When I was about 10, we had Vietnamese families come to resettle in our community after the fall of South Vietnam. The Vietnamese were new to our hometown, but they worked incredibly hard and did a great job at whatever they did. One of my greatest loves from the U.S. Army and my small hometown is the commitment to high standards that are voiced and applied equally to all.

In the Army, like a small town, when there is work to be done, no one cares where you come from, what your last name is, and where you live. All people care about is how well you do the job.

Cpt. Chad Storlie (left) talks with a Russian paratrooper during Russian Airborne Day, at Camp Ugljevik. Storlie is from Company A, 2nd Battalion 10th Special Forces Group. (Courtesy of the author)

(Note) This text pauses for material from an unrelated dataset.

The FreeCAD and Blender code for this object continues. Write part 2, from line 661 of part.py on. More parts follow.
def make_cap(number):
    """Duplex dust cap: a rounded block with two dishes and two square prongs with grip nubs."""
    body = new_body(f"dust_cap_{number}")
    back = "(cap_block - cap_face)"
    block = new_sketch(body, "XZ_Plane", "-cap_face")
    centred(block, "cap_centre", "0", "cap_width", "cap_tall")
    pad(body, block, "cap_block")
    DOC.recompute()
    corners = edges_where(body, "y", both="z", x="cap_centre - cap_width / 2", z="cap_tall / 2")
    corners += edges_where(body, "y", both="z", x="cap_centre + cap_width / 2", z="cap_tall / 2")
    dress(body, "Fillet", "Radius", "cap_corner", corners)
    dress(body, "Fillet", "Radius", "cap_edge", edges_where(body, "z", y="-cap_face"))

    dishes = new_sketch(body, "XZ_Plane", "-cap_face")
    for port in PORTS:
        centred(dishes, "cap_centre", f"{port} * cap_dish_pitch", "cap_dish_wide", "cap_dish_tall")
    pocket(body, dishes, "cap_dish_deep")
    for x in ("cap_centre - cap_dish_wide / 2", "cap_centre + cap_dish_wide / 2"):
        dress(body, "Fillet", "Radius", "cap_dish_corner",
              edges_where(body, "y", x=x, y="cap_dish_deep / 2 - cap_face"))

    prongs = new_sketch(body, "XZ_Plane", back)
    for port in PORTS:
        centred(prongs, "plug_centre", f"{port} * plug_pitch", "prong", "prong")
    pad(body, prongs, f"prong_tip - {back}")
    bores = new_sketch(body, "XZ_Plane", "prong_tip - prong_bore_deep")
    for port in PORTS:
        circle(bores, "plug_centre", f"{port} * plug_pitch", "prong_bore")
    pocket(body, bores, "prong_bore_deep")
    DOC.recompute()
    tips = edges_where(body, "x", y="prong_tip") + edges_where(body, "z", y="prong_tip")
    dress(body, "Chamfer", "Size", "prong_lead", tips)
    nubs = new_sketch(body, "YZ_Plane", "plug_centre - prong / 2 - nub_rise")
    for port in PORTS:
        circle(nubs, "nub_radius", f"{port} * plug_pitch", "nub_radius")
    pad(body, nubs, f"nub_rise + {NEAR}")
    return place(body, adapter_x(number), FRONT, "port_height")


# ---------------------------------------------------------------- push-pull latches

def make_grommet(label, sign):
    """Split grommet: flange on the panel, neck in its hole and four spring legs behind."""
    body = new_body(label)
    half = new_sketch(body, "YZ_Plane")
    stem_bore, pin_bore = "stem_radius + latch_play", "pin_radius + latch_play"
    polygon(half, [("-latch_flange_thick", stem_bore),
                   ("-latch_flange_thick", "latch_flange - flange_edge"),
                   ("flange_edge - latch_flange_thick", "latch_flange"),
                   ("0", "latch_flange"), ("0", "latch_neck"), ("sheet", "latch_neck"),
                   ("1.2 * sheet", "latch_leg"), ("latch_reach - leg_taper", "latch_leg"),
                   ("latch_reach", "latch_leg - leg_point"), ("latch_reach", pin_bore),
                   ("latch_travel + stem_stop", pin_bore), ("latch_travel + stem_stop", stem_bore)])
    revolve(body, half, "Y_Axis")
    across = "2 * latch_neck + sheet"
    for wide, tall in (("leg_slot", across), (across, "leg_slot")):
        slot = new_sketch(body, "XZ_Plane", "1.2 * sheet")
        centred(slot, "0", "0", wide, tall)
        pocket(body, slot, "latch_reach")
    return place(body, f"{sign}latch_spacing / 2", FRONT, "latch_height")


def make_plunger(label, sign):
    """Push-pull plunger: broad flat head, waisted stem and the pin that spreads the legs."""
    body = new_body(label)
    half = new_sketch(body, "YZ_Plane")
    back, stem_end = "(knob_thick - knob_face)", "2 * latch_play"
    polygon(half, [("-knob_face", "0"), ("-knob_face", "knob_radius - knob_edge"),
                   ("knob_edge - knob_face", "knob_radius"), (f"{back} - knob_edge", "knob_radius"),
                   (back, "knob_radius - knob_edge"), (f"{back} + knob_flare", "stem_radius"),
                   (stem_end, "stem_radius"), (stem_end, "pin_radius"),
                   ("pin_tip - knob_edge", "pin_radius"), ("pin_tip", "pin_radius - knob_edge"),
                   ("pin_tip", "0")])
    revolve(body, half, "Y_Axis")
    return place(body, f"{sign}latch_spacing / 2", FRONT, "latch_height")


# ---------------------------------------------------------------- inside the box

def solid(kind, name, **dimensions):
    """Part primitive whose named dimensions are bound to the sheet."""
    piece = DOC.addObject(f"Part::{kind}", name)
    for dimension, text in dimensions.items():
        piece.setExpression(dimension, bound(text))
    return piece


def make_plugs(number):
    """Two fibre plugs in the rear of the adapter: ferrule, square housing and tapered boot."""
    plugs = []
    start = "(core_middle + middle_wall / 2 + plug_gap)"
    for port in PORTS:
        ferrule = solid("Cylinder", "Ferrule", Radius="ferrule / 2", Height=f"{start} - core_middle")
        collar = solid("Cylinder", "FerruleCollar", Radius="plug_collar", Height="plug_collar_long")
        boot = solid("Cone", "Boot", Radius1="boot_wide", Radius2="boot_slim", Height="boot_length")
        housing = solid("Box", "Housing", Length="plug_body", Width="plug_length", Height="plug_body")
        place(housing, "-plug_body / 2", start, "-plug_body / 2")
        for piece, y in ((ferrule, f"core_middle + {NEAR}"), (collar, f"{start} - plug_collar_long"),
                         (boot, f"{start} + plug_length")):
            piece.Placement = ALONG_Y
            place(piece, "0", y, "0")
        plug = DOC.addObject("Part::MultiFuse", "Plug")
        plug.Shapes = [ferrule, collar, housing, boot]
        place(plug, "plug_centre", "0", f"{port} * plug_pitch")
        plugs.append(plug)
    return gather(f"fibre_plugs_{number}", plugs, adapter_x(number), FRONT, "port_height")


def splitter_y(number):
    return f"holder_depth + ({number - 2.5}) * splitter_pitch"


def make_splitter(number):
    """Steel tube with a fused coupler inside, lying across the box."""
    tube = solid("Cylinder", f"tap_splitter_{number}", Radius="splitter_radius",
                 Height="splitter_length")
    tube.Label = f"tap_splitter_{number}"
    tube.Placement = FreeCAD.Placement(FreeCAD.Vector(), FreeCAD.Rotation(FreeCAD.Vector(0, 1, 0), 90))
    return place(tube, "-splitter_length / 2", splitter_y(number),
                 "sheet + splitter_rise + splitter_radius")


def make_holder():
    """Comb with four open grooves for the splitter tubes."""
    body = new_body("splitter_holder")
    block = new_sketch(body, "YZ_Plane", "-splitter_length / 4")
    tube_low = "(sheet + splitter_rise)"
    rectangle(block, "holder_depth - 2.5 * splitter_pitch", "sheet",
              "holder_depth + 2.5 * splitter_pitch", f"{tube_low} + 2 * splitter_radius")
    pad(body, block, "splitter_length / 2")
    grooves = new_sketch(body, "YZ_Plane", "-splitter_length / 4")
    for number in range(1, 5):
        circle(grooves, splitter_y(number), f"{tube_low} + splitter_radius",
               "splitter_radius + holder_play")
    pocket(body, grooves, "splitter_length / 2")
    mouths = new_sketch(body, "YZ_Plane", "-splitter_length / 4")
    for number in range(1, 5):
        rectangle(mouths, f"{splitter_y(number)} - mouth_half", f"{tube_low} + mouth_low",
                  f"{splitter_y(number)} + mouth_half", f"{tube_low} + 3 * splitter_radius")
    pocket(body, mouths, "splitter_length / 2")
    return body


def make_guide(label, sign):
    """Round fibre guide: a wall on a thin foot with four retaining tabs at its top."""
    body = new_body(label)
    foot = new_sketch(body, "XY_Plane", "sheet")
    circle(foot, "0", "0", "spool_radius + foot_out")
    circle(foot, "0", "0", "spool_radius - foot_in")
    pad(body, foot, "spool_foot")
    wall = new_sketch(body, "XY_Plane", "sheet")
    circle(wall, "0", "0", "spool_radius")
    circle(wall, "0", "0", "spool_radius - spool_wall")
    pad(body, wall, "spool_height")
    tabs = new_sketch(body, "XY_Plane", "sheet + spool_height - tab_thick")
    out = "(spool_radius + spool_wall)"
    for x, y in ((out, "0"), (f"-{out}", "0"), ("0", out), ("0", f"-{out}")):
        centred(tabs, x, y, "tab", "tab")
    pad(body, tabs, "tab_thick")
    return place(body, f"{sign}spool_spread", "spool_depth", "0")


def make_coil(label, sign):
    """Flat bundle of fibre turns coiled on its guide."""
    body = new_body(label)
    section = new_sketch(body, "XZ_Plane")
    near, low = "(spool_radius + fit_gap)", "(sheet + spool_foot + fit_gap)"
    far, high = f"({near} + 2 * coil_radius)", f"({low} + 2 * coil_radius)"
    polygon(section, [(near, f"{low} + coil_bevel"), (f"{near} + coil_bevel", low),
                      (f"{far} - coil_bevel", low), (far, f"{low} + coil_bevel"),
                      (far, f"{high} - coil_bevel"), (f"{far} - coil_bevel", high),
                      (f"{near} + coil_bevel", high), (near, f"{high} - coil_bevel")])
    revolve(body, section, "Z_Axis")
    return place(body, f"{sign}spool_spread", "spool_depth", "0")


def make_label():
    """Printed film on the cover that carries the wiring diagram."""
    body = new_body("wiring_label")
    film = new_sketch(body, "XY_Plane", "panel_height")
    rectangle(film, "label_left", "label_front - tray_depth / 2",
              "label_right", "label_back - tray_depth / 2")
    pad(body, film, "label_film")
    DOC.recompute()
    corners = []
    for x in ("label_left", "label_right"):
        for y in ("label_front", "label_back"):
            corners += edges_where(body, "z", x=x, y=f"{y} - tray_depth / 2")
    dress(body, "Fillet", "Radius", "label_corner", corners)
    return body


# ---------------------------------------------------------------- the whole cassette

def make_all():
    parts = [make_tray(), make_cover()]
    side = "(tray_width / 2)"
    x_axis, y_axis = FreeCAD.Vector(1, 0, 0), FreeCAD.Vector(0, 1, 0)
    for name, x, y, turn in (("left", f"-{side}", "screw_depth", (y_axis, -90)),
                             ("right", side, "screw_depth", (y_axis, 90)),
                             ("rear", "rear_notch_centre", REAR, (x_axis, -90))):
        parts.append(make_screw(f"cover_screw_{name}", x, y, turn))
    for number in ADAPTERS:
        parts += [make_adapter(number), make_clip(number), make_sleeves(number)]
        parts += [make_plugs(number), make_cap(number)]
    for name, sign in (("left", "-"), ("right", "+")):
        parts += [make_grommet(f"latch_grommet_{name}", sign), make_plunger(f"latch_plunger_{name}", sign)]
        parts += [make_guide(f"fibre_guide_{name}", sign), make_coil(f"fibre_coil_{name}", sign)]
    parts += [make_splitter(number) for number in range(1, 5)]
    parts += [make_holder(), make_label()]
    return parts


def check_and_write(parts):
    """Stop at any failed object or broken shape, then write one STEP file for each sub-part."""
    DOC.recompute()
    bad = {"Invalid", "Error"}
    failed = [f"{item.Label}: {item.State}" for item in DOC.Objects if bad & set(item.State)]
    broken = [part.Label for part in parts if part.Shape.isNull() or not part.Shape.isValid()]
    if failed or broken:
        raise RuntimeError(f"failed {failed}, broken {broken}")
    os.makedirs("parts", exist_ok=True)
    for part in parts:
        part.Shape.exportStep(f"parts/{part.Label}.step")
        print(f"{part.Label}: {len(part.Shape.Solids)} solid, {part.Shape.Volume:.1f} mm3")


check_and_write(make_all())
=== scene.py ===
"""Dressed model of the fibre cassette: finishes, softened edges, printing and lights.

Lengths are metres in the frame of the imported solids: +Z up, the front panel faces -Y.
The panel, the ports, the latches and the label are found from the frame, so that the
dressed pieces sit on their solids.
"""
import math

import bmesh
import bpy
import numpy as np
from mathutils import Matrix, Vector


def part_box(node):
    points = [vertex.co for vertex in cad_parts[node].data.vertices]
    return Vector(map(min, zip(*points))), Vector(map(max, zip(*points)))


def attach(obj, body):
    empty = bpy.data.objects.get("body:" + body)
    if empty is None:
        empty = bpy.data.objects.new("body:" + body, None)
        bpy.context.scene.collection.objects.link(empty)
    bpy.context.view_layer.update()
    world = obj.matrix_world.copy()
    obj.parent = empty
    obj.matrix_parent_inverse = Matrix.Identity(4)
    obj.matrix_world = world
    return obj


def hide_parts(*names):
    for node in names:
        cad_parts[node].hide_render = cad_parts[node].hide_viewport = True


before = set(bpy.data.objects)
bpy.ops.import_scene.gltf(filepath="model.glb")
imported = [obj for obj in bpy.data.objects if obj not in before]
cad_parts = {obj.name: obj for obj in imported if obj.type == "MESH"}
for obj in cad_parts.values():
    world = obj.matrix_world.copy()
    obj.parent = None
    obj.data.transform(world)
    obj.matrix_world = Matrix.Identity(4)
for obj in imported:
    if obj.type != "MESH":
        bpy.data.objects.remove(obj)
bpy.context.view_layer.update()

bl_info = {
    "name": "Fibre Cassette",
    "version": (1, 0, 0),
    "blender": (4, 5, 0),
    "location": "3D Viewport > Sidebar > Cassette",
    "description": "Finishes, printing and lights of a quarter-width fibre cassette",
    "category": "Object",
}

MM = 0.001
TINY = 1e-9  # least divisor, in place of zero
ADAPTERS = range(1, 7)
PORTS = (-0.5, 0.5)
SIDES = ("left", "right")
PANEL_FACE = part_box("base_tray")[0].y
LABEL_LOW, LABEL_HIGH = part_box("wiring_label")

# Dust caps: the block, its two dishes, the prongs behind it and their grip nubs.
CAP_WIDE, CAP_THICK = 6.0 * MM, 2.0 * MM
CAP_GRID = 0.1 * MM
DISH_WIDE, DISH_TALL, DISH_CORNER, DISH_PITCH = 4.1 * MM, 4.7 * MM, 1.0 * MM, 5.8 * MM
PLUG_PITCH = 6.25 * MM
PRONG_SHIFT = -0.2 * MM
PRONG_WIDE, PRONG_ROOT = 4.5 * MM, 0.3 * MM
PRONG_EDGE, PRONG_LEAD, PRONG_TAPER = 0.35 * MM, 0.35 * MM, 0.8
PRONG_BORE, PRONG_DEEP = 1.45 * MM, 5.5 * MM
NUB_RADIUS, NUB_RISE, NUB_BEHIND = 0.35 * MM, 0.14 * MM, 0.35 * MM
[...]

High standards that are clear, communicated, and applied equally are what makes people and companies great at their jobs.

Look for What Else You Can Do to Help. My dad was a member of the Optimist Club.  One of the main tasks for the Optimist Club, when I was growing up, was to help set up the water stations for the annual town celebration and road race.

Every year, we woke early, filled water jugs, got 10,000 Dixie cups, trash bags, and went out to intersections in the rural roads around our town to set up the water table for runners. After setting up my station, I sat down to rest. Wrong answer from my dad. His response, “Look around for what else you can do to help.”

Turns out, as expected, there were more trash bags to set up and some old trash in the ditch to pick up. I used this concept of always looking for what else can be done constantly in the Army because there is always more you can do to help.

Now that I’m back, I want to add as much as I can to the community that aided me so much when I was young.

I am doing my best to live the values that I was taught. I teach, I work hard at my job, I help veterans in their careers, and I teach my boys to be good men.

I’ve seen a lot of the world, but the best parts to me are the fields, farms, people, woods, streets, and lakes of small-town America.